Amid the ongoing COVID-19 outbreak, which by some counts has  infected more than 50 thousand people in the US, shops and restaurants are not the only operations shutting down. Across the country, local, state, and federal agencies have slowed their responses to public records requests to a crawl. While some agencies face tricky logistical challenges because of how records are kept, others have added new barriers that don’t seem directly related to the pandemic.

The FBI has stopped processing electronic records requests, reported BuzzFeed News; now, the bureau requires that requests be sent via postal mail. “Due to the emerging COVID-19 situation,” the agency wrote in a message posted to its FOIA website, “the FBI is not accepting electronic Freedom of Information/Privacy Act requests or sending out electronic responses through the eFOIPA portal at this time. You may still submit a FOIPA request via standard mail. We apologize for this inconvenience and appreciate your understanding.” The message did not explain the relationship between the pandemic and the restriction to postal requests only.

The State Department has gone further, reporter Jason Leopold found, suspending FOIA operations entirely until further notice.

Journalist Emma Best, who has filed more than 1,600 FOIA requests with the FBI,  is concerned that the FBI and other agencies are using the virus “as an obstructive step.” Last week, Best FOIA’d 27 federal departments and agencies for their COVID-19 freedom of information request policies, in an effort to track to what extent the government’s transparency programs are faltering. The Defense Intelligence Agency told Best it couldn’t provide a timetable to process Best’s request for information about the impact of COVID-19 on its records response processes, because of COVID-19’s impact on its records response processes.

The city of Philadelphia has entered a state of emergency in which all “nonessential” city government operations have been halted, including the processing of public records requests. Those with “urgent” requests, according to guidance from the city, may email the city’s public records division asking for continued processing. The Washington, D.C., city council has gone further, passing emergency legislation that, among other measures, explicitly permits delaying all FOI requests until the district declares the crisis over.

Other agencies, including the Fresno, California, city government; the Hawaii state Judiciary; the Chicago Police Department; and the Jefferson Parish, Louisiana, Department of General Services have similarly notified requesters that responses to their requests are on hold indefinitely due to the country’s public health crisis.

Part of the slowdown is the shift by many agencies to a work-from-home model, in order to promote social distancing.
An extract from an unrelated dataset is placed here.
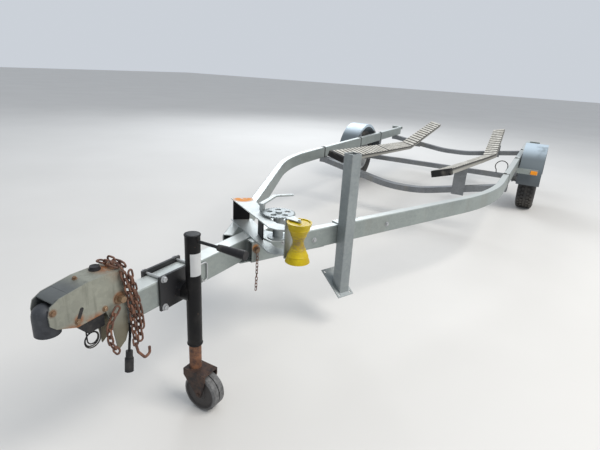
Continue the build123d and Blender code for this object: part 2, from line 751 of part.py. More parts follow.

Some materials may not be accessible from public records  officers’ homes. The Reporters Committee for Freedom of the Press has called on agencies to “provide their employees and contractors the necessary tools and resources to continue processing records requests” remotely. The Reporters Committee is crowdsourcing a database of impacts across the country, with updates from 22 agencies in 14 states thus far.

Texas’s Public Information Act requires state agencies to “promptly” produce public information in response to requests. If an agency takes longer than 10 business days to fulfill a request, it has to provide an estimate of when it will release the information. However, if an agency closes its physical offices for public health reasons, days during the closure are not considered business days, even if staff is working remotely, according to a press release from the attorney general’s office. “It’s always been the case that if a governmental office is shut down, that doesn’t count as one of the business days,” says Kelley Shannon, executive director of the Freedom of Information Foundation of Texas. “We do have concerns about what will happen if it goes on too long or we start seeing abuse of the situation. Governments are going to have to operate even amid this COVID-19 concern. I certainly hope they come up with systems to abide by not only the letter of the law, but the spirit of the law. That is, the public has the right to information about how its government is operating. It’s of utmost importance at all times, but particularly now in a time of crisis.”

The Markup, a nonprofit newsroom dedicated to monitoring the tech industry, recently filed public records requests to government health agencies in all 50 states and Washington, D.C., to try to get information about COVID-19 testing protocols. So far, they have only received the requested documents from “two or three” states, says Colin Lecher, a reporter at The Markup, and several states have told him to expect delays. “A lot of reporters would say the FOIA system is already broken, but this is just exposing the seams of it.”